Ma, se non esiste castigo, se non c’è niente da scontare, se non c’è da dare alcuna soddisfazione e se siamo già perdonati, l’opera della Redenzione è vanificata. Che cosa significa, questo? Che noi restiamo nei nostri peccati, la morte e la sofferenza restano odiose, ma sono invincibili.

A meno che non mettiamo la morte, il peccato e la sofferenza anche in Dio. Ma questo vuol dire confondere il male col bene.

Per questo affermazioni di questo genere sono semplicemente blasfeme.

In conclusione, in base a queste considerazioni appare come del tutto necessario ripristinare il significato autentico della parola castigo, perché in tal modo riprendiamo i contatti con il millenario patrimonio dottrinale di ragione e di fede, assolutamente necessario per dare senso alla nostra vita e procurarci la salvezza eterna.

P. Giovanni Cavalcoli

Fontanellato, 19 luglio 2022


Appare come del tutto necessario ripristinare il significato autentico della parola castigo, perché in tal modo riprendiamo i contatti con il millenario patrimonio dottrinale di ragione e di fede, assolutamente necessario per dare senso alla nostra vita e procurarci la salvezza eterna.

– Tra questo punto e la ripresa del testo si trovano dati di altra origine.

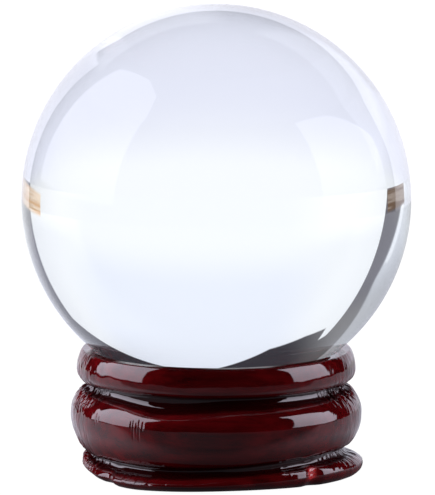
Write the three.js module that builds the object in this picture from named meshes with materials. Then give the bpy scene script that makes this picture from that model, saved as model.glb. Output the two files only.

Immagine da Internet: Via Crucis

2 commenti:

  1. Gentile Padre,

    Grazie per le sue risposte. A proposito della parola "pena", faccio notare che di fatto è proprio la parola presente nell'editio typica del testo del c.d. Atto di dolore: "[...] poenas a te iuste statutas promeritus sum". Quanto alla definizione di castigo (divino), cosa pensa della definizione seguente: "malum poenae a Deo positive vel permissive proditum propter creaturae peccatum" ("male di pena da Dio positivamente o permissivamente voluto come risposta al peccato della creatura")? Un aspetto del problema è che ci siamo abituati a sentir dire che "Iddio non vuole e non produce mai il male", il che, mi sembra, è vero solo nel caso in cui per "male" si intenda il male di colpa, ma che non è sempre vero laddove si tratti del male di pena.